Would you output the whole listing below, exactly as it reads?

STORED DATA:
•••
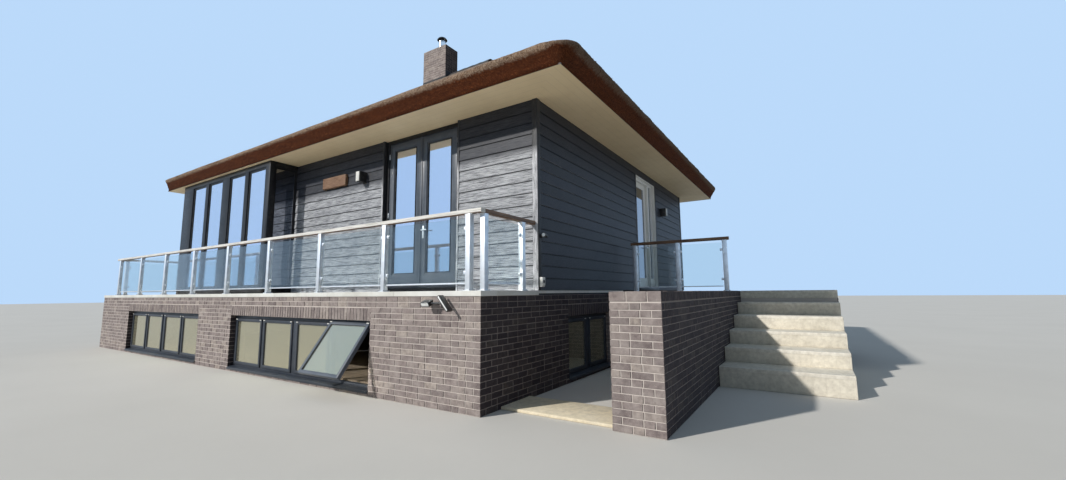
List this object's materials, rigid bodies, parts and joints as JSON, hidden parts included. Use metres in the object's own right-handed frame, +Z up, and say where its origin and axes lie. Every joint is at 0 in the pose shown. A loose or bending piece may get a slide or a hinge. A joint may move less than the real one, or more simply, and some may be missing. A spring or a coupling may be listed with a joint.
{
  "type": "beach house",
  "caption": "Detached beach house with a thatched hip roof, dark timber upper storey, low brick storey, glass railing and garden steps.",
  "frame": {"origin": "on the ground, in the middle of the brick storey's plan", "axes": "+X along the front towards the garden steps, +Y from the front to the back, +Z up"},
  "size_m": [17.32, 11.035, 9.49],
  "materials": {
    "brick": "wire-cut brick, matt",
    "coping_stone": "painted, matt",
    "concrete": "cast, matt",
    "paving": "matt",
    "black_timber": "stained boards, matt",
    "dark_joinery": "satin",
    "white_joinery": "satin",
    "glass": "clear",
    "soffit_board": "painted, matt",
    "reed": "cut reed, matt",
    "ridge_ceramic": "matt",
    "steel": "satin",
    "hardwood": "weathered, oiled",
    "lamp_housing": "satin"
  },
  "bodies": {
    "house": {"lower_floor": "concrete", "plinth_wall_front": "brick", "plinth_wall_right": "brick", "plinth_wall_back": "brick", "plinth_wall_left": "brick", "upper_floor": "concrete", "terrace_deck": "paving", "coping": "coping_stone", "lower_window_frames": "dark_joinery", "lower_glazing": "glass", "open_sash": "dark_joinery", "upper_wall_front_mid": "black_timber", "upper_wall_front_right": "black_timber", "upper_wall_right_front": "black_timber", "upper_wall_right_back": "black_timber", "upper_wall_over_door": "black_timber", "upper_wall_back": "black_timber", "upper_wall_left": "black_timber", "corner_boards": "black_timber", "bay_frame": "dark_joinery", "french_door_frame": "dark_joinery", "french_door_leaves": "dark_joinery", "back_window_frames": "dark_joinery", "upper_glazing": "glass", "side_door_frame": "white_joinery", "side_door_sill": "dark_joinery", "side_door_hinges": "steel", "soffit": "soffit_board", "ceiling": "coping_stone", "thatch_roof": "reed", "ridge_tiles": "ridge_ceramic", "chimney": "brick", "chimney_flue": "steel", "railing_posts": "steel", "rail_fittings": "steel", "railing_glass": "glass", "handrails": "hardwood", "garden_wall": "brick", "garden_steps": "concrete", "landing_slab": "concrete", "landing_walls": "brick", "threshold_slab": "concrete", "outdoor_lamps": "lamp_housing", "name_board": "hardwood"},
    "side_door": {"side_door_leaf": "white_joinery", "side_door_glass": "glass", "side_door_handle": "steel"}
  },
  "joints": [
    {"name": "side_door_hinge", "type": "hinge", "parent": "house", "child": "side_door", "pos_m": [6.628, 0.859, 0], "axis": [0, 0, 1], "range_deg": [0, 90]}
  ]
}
•••
THE OUTPUT:
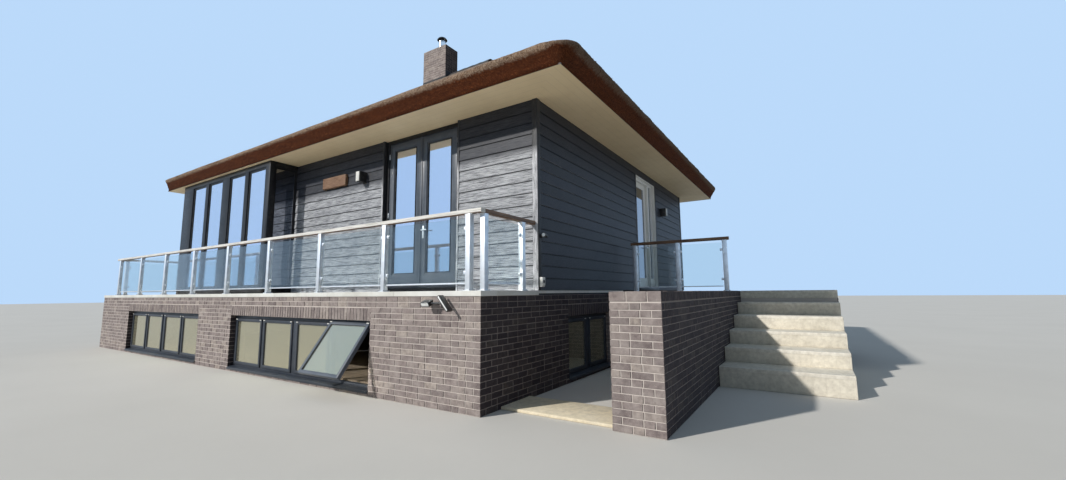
List this object's materials, rigid bodies, parts and joints as JSON, hidden parts included. Use metres in the object's own right-handed frame, +Z up, and say where its origin and axes lie. Every joint is at 0 in the pose shown. A loose or bending piece may get a slide or a hinge. A joint may move less than the real one, or more simply, and some may be missing. A spring or a coupling may be listed with a joint.
{
  "type": "beach house",
  "caption": "Detached beach house with a thatched hip roof, dark timber upper storey, low brick storey, glass railing and garden steps.",
  "frame": {"origin": "on the ground, in the middle of the brick storey's plan", "axes": "+X along the front towards the garden steps, +Y from the front to the back, +Z up"},
  "size_m": [17.32, 11.035, 9.49],
  "materials": {
    "brick": "wire-cut brick, matt",
    "coping_stone": "painted, matt",
    "concrete": "cast, matt",
    "paving": "matt",
    "black_timber": "stained boards, matt",
    "dark_joinery": "satin",
    "white_joinery": "satin",
    "glass": "clear",
    "soffit_board": "painted, matt",
    "reed": "cut reed, matt",
    "ridge_ceramic": "matt",
    "steel": "satin",
    "hardwood": "weathered, oiled",
    "lamp_housing": "satin"
  },
  "bodies": {
    "house": {"lower_floor": "concrete", "plinth_wall_front": "brick", "plinth_wall_right": "brick", "plinth_wall_back": "brick", "plinth_wall_left": "brick", "upper_floor": "concrete", "terrace_deck": "paving", "coping": "coping_stone", "lower_window_frames": "dark_joinery", "lower_glazing": "glass", "open_sash": "dark_joinery", "upper_wall_front_mid": "black_timber", "upper_wall_front_right": "black_timber", "upper_wall_right_front": "black_timber", "upper_wall_right_back": "black_timber", "upper_wall_over_door": "black_timber", "upper_wall_back": "black_timber", "upper_wall_left": "black_timber", "corner_boards": "black_timber", "bay_frame": "dark_joinery", "french_door_frame": "dark_joinery", "french_door_leaves": "dark_joinery", "back_window_frames": "dark_joinery", "upper_glazing": "glass", "side_door_frame": "white_joinery", "side_door_sill": "dark_joinery", "side_door_hinges": "steel", "soffit": "soffit_board", "ceiling": "coping_stone", "thatch_roof": "reed", "ridge_tiles": "ridge_ceramic", "chimney": "brick", "chimney_flue": "steel", "railing_posts": "steel", "rail_fittings": "steel", "railing_glass": "glass", "handrails": "hardwood", "garden_wall": "brick", "garden_steps": "concrete", "landing_slab": "concrete", "landing_walls": "brick", "threshold_slab": "concrete", "outdoor_lamps": "lamp_housing", "name_board": "hardwood"},
    "side_door": {"side_door_leaf": "white_joinery", "side_door_glass": "glass", "side_door_handle": "steel"}
  },
  "joints": [
    {"name": "side_door_hinge", "type": "hinge", "parent": "house", "child": "side_door", "pos_m": [6.628, 0.859, 0], "axis": [0, 0, 1], "range_deg": [0, 90]}
  ]
}